Like the other Gissing novel I've read (In the Year of Jubilee), the book deals ambiguously with its female characters and with attitudes to women. Some misogyny might be detected in the way wives are presented as a curb to literary and creative ambition, millstones around the neck of writers who might otherwise create works of genius. Although Amy is not entirely sympathetic to her husband's desire to create better-quality work, focusing more on what will sell and support her and her child, she is portrayed as strong and enduring, helpful to her husband and struggling to manage on the little money they have until they separate. This view of Amy is, however, undercut by her (probably unwitting) contribution to Mr Biffen's final decline, and her marriage to Jasper Milvain at the end of the novel. Hard-working Marian Yule might be a proto-feminist character: at first undertaking scholarship to support her father's work, she progresses to writing published under her own name. But her self-sacrifice in order to support her family, and her passivity in the face of Jasper Milvain's reluctant and reduntant courtship, undermine her agency. She is whisked off to run a library in the provinces, solving her family's financial hardship and Gissing's problem of how to end her story at one stroke.

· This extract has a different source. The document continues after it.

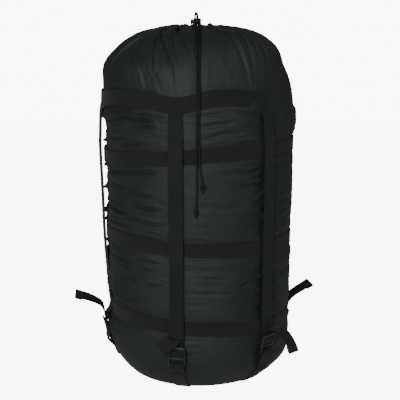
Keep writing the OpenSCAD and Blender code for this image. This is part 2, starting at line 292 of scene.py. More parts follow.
def near_strap(phi, spread):
    """1 at a strap, falling to 0 away from it."""
    return sum(near(phi, angle, spread) for angle in STRAP_ANGLES)


def in_band(phi, z, margin):
    """1 under a band, falling to 0 over margin beyond its edges."""
    most = np.zeros_like(z)
    for name in BANDS:
        beyond = np.abs(z - band_centre(name, phi)) - band_height(name) / 2
        most = np.maximum(most, np.clip(1 - beyond / margin, 0, 1))
    return most * most * (3 - 2 * most)


def outline_curve(step):
    """The outline's points about step apart, their distances along it and their normals."""
    curve, along = smooth_path(OUTLINE, step)
    slope = np.gradient(curve, axis=0)
    slope /= np.linalg.norm(slope, axis=1)[:, None]
    normal = np.stack([slope[:, 1], -slope[:, 0]], axis=1)
    return curve, along, normal


# Drag of the creases in each bay between straps: how far they slope down per degree.
BAY_DRAG = [0.2, 0.4, -0.45, 0.3, 0.35, -0.65]


def crease_shift(phi):
    """How much higher the creases run at angle phi, in millimetres."""
    knots = STRAP_ANGLES + [STRAP_ANGLES[0] + 360]
    values = np.concatenate([[0], np.cumsum([60 * d for d in BAY_DRAG])])
    turned = (phi - knots[0]) % 360 + knots[0]
    return np.interp(turned, knots, values)


# Long gathers of the cap in front: angle at the neck, angle at the end, the distances from
# the axis where each begins and ends, and its depth.
FRONT_GATHERS = [
    (-34, -3, 44, 163, 4.6), (-34, -14, 60, 158, 4.6), (-27, -11, 70, 150, 3.6),
    (-40, -13, 96, 172.5, 5.6), (-39, -27, 100, 167, 4.4), (-50, -43, 60, 165, 2.8),
    (-52, -64, 124, 171, -3.4), (-63, -72, 70, 172, 3.6), (-72, -78, 90, 170, 2.6),
    (38, 35.5, 70, 166, 4.2), (24, 30, 110, 170, 4.6), (46, 42, 60, 168, 3.0),
    (60, 55, 50, 171, 3.4), (13, 14, 40, 132, 2.4), (-8, -4, 40, 104, 2.4),
    (72, 68, 80, 172, 2.6), (5, 1, 60, 128, 1.8), (-46, -31, 150, 172.4, -2.4),
    (-39, -22, 154, 172.6, -2.6), (52, 50, 100, 170, 2.8), (20, 19, 60, 150, 1.8)
]


def gathers():
    """The gathers all round the cap: those in front, and more at random behind."""
    rng = np.random.default_rng(12)
    rows = list(FRONT_GATHERS)
    for angle in np.arange(84, 278, 8.5):
        start = angle + rng.uniform(-3, 3)
        rows.append((start, start + rng.uniform(-8, 8), rng.uniform(40, 80),
                     rng.uniform(140, 176), rng.uniform(2, 4)))
    return rows


# Puckers of fabric that touch the strap at the left edge: height, reach along it and depth.
LEFT_PUCKERS = [
    (483, 12, 5), (434, 3, 10.5), (415, 6.5, 10), (391, 4.5, 10.5), (350, 2.6, 11), (308, 4, 11)
]


# Folds of the two bays in front: the angle and height of each end, its depth and half width.
LEFT_BAY_FOLDS = [
    (-70, 473, -42, 483, 3.4, 4.5), (-44, 483, -27, 478, 3, 4), (-36, 491, -18, 485, 2.4, 3),
    (-62, 466, -40, 477, 1.5, 2.5), (-37, 470, -25, 468, 2.6, 3.5), (-61, 447, -49, 447, 2.6, 5),
    (-50, 437, -32, 438, 2.4, 4), (-66, 386, -24, 393, 2.8, 5), (-62, 366, -44, 362, 1.6, 6),
    (-44, 356, -27, 351, 2.2, 3.5), (-40, 334, -23, 328, 3, 4), (-66, 324, -44, 316, 3, 4),
    (-47, 311, -20, 303, 2.2, 3.5), (-64, 297, -44, 296, 2.2, 4), (-36, 291, -22, 285, 2.4, 3),
    (-38, 243, -24, 236, 3, 3), (-37, 227, -26, 221, 3, 3), (-60, 237, -44, 232, 1.8, 4),
    (-54, 224, -42, 219, 1.6, 3), (-34, 199, -23, 197, 2.6, 2.8), (-50, 205, -36, 203, 1.8, 5),
    (-47, 168, -32, 166, 1.6, 6), (-60, 152, -36, 148, 2, 4)
]
FRONT_BAY_FOLDS = [
    (-8, 489, 12, 490, 2.6, 2.6), (-8, 482, 8, 484, 1.6, 2.2), (2, 470, 19, 476, 2.2, 3.5),
    (3, 449, 14, 457, 2.4, 4), (12, 457, 27, 459, 2, 3.5), (15, 450, 31, 452, 1.6, 2.6),
    (26, 468, 41, 466, 2, 4), (20, 440, 41, 441, 3.2, 3.5), (9, 406, 22, 406, 1.6, 3),
    (13, 391, 24, 390, 1.8, 5), (24, 389, 41, 396, 3.4, 3.2), (29, 406, 41, 405, 2, 2.6),
    (31, 379, 42, 381, 2.6, 3), (24, 368, 42, 369, 3.2, 3.6), (25, 345, 34, 347, 2, 2.6),
    (32, 338, 42, 337, 2.4, 2.6), (0, 336, 26, 331, 1.4, 5), (27, 318, 42, 318, 2.6, 3),
    (26, 309, 36, 307, 2, 2.4), (28, 296, 42, 299, 3, 4), (-8, 243, 10, 242, 1.6, 2.6),
    (0, 228, 20, 224, 1.2, 4), (4, 214, 17, 210, 1.8, 2.6), (-6, 187, 22, 184, 1.1, 3),
    (24, 195, 33, 201, 3.2, 2.8), (32, 201, 42, 202, 2.4, 3), (27, 229, 35, 234, 2.2, 2.6),
    (-8, 166, 10, 164, 0.6, 4), (35, 150, 43, 152, 2.6, 3.5), (33, 176, 42, 178, 1.6, 4),
    (20, 494, 39, 487, 3.6, 3.2), (-8, 103, 4, 102, 0.6, 2.6), (19, 99, 28, 97, 1.6, 2.2),
    (30, 99, 42, 106, 1.6, 2.6)
]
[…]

This fascinating book foregrounds the labour of literature and locates writers, socially, as workers - but workers continually attempting to balance society's demands and their own aesthetic principles. This reminds me of the continual tightrope walk performed by members of the lower middle/upper working classes, attempting both to preserve their gentility and make enough money to live on. Throw artistic aspirations into that mix and you have a triangle that is impossible to reconcile.